The invention relates to an IT system for data collection and storage; data to be collected from extensive areas often very distant from each other. The system can significantly speed up and improve quality of data processing by providing dispersed information analysis and delivering a suitable tool for market analyses based especially on telemetric data. Additionally, invention comprises a method for processing such data in such a system.

There are known IT systems, which according to a classic approach, do not have a shared database and operate independent of each other, except for integration by Web Services. Data synchronizing problem or operating on the data from different sources is encountered mainly in systems which are spread geographically, where there is no possibility to have a fast connection in a traditional way.

Because of observed need for cooperation between such dispersed systems or dispersed data processing from multiple sources and countries, a concept and structure of the system was created, which is capable to process data from different sources, create integrated analytical database on their basis, and having analysed them in analytical modules the data can be presented to a final user through an innovative graphic interface, which is an industrial design applied by ADBA S. A. partnership for patenting.

Developed structures of the dispersed system for data processing is therefore designed to facilitate data processing on multiple different markets from different countries and displaying them in an organized and user-friendly way in a presentation layer (Graphical User Interface - GUI).

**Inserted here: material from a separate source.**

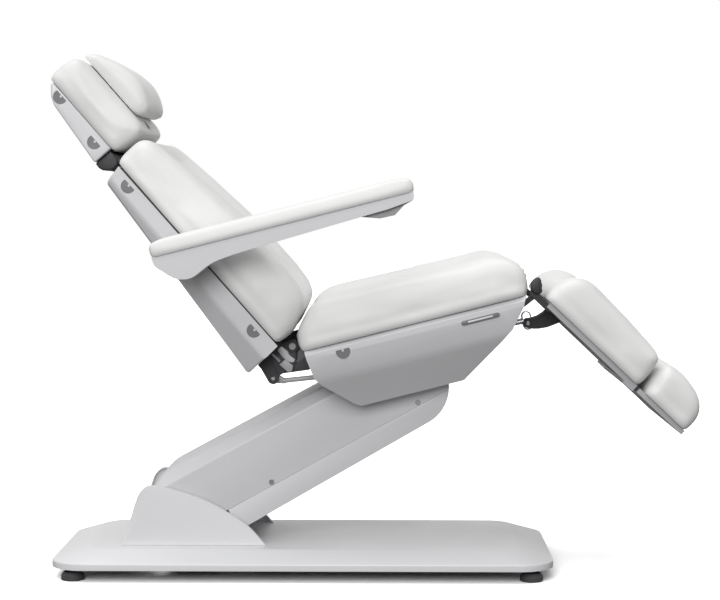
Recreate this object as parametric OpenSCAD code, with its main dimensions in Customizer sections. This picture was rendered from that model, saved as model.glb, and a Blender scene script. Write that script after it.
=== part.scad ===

The dispersed system for data processing allows to analyse data from different sources in a cloud. It means that data coming from different sources and countries can be analysed in a few places simultaneously enabling dispersed analytics. The use of this system enables analysis of data coming from different bases and their coherent presentation to an end user.

According to the invention, a data processing system, especially data coming from a vast geographical territory, comprising the following components:

a. Means for acquiring telemetric data,

b. Adapters for initial processing of raw data,

c. Analytical modules,

d. Access interface,

e. User interface,

characterized in that it has a common, central and integrated database. Preferably, the central integrated database operates on the basis of noSQL type of structures and typically relational MSSQL/ORACLE type of structures.

Preferably, the integrated database processing significant amounts of data, comprises an advanced database engine adapted to a fast support of extended structures, e.g. Cassandra type.

Preferably, analytical modules processing information contained in the centrally integrated database operate in a Cloud computing technology.

Preferably, the analytical modules comprise modules for predictive computing and modules for descriptive computing, of which work is coordinated by a computing engine able to perform parallel computing and comprising algorithm bases for machine learning e.g. Spark type engine.

Preferably, the analytical modules comprise drivers necessary to allow communication between data stored in noSQL and MSSQL/ORACLE type databases.

Preferably, it has an user interface, which is a graphic interface developed according to User Experience (UX) rules.

Preferably, the data processing method, especially data coming from a geographically vast territory, in the system according to the Invention characterized in that:

a) telemetric data, especially those about audience, programming schedules, are acquired by means of telemetric data acquirement,

b) data acquired in this way are processed in adapters, wherein initial data cleaning and their partial denormalization is performed with redundancy achievement, c) initially processed data are gathered and sorted in the central database.

. d) data from the central database are subsequently subjected to integration and descriptive analysis, resulting in coherent information packages related to e.g. programming schedules, viewer demographic profile, advertisements costs, which are also saved in the database,

e) further data processing is performed based on user inquiries provided through and processed by a user interface.

f) data necessary to sustain user inquiries provided through the access interface are analyzed in analytical modules,

g) analysis results are transferred through the access interface to the user interface, which displays data in appropriate forms through an electronic device used.

Preferably, analytical modules use available computational resources in optimal way by performing parallel computing coordinated by appropriate software with machine learning functions e.g. Spark type.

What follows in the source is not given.